We all sat around the coffee table to eat. Shobhit pushed it over so Puneet could still sit at the love seat; Shobhit sat on the couch; I sat on the floor as I often do when eating at the coffee table. I asked Puneet if he and Shobhit got along as kids -- apparently, and predictably, they fought a lot. I said, "We still do," gesturing to Shobhit and myself. Puneet said, "It's different with spouses." Of course it is; he's right. It was also nice to hear him referring to Shobhit's and my marriage essentially with the same respect he would anyone's marriage.
In any case, I found Puneet to be perfectly pleasant -- almost self-consciously polite. Honestly, he's kind of the opposite of Shobhit in just about every way imaginable. He doesn't even care for spicy food! Shobhit can eat heat that would kill the unconditioned. I realize his incredibly mild mannered, deferential demeanor would naturally be largely informed by the fact that he was our guest and he was meeting me for the first time. This is still a contrast to Shobhit, who can sometimes waste no time in finding some way to alienate even someone he has just met. Honestly, I'm starting to get the feeling that Shobhit is the outlier in his family in more ways than one, and not just that he's the only gay one, or the only one living in the US. Puneet actually has been living all of two blocks away from their mom in Delhi since 2000, although Shobhit clearly feels he doesn't visit her often enough. I think Shobhit frets over the well being of his mother more than anyone does. Which, honestly, I suppose is kind of sweet on Shobhit's part, even if he can overdo it a bit.
Personality differences aside, the family resemblance is kind of uncanny, and I get a little bit of cognitive dissonance observing someone else who looks so much like Shobhit (even though Shobhit insists he and his brother look more like different parents). It's also interesting how just meeting someone's family member can recontextualize them in a whole new way. An argument can be made for the value of this, just meeting your spouse's family, offering a different view of them. And I never got this sort of thing even from being around their mom in 2006 and 2008, because even though she was technically fluent in English, she could never quite decipher what I was saying through my accent, nor her through hers, at least what little she ever said to me; she really made no great effort to talk to me at all. I will always credit her, though, for being so insistent that I eat whatever she cooked until I was about to burst.

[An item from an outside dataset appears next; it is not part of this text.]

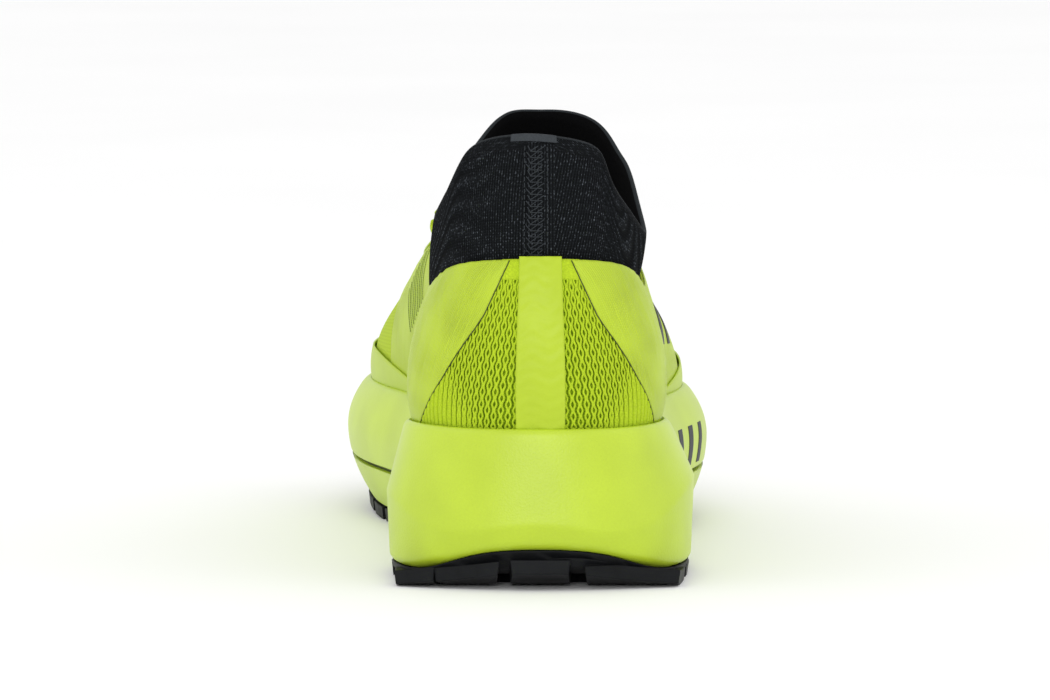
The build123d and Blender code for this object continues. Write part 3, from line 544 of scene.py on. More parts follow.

Anyway, not long after we finished eating dinner, we all walked down to Salt & Straw, at Shobhit's suggestion. Shobhit has always been deeply uncomfortable accepting the offer from someone else to pay for him, and apparently Puneet is the same way; they very nearly got in an argument about which one of them would pay for our order. Shobhit won out in the end, probably just because he's one of the most obstinate creatures on the planet. (As we all know, I have no difficulty whatsoever in accepting anyone's unsolicited generosity.)
Puneet and I both got the same flavor: "chocolate gooey brownie." The difference was he got his scoop in a waffle cone and I got mine in a cup and with caramel topping, and holy fuck was it delicious. Shobhit got a two-scoop waffle cone of a coffee whiskey flavor that I didn't even taste because seriously, fuck that noise. We ate our ice cream while walking north up Broadway and then to Volunteer Park, where we all climbed the water tower. This was the first time I was ever up there right at dusk -- by this time quite close to 10 p.m. -- and I had also brought the binoculars at Shobhit's suggestion, so I got some truly very good photos, as you can see in this very post.
Shobhit started to suggest walking to the other end of Volunteer Park before going home, but by this time it was actually just past 10:00, so I said, "It's getting kind of late so I want to get back." Then I added, "You guys can go if you want" -- but then Puneet piped in: "I'm exhausted." So, we walked straight back home, itself yet another mile of walking. We walked easily two and a half miles at least, total.
I set about getting ready for bed as soon as we got home, and so that was it for the day. It looks like we may all be going up the Space Needle today; Puneet was pretty interested in that. Shobhit noted that Puneet doesn't really take pictures of anything -- another aspect of his being totally unsentimental, I guess -- indeed, several months back when he kind of surprised me with a Facebook friend request, I discovered even his user pic is blank. His time line is exclusively posts from other people tagging him; he never even posts anything himself. (Shobhit did once tell me Puneet said to him about me: "He posts a lot." That is both objectively true and quite true compared to him!) I see now, though, that he and I do have two mutual friends on Facebook: Shobhit of course; and Abhishek, the aforementioned cousin.
It was certainly great to finally meet him, anyway. There was one moment I suppose I could have made more awkward had I chosen to, but I specifically opted not to: talking about his daughter, who is 18 and about to start college here in the States this fall. She apparently applied to and got accepted to the University of Washington here in Seattle, but the school she'll be going to is Purdue in Indiana. When I asked why that school, this was where the systemic sexism of Indian culture came through pretty starkly: "That's what I chose," he said. Evidently his daughter had no choice in the matter? Did she even have any choice in her field of study? She'll be studying engineering. I wonder if she has any other interests, or if she even cares whether she's been preordained to be an engineer. It's entirely possible she actually doesn't care.
Because really, this is how they are all raised to be -- is my broad understanding, anyway. There are times when I think even Shobhit is affected by this particular cultural conditioning, where in certain respects he thinks of himself as "the man" and relegates me to more traditionally female roles, and by so doing, perhaps even subconsciously, that makes him assume he can just dictate what I should and should not do, based on no other particular authority. There are times when that is a little crazymaking. The best I can say, I suppose, is Shobhit and I are fare more egalitarian in our relationship than certainly your average relationship, particularly straight ones, in India are. God knows, I tend to push back on any attempts to make it otherwise.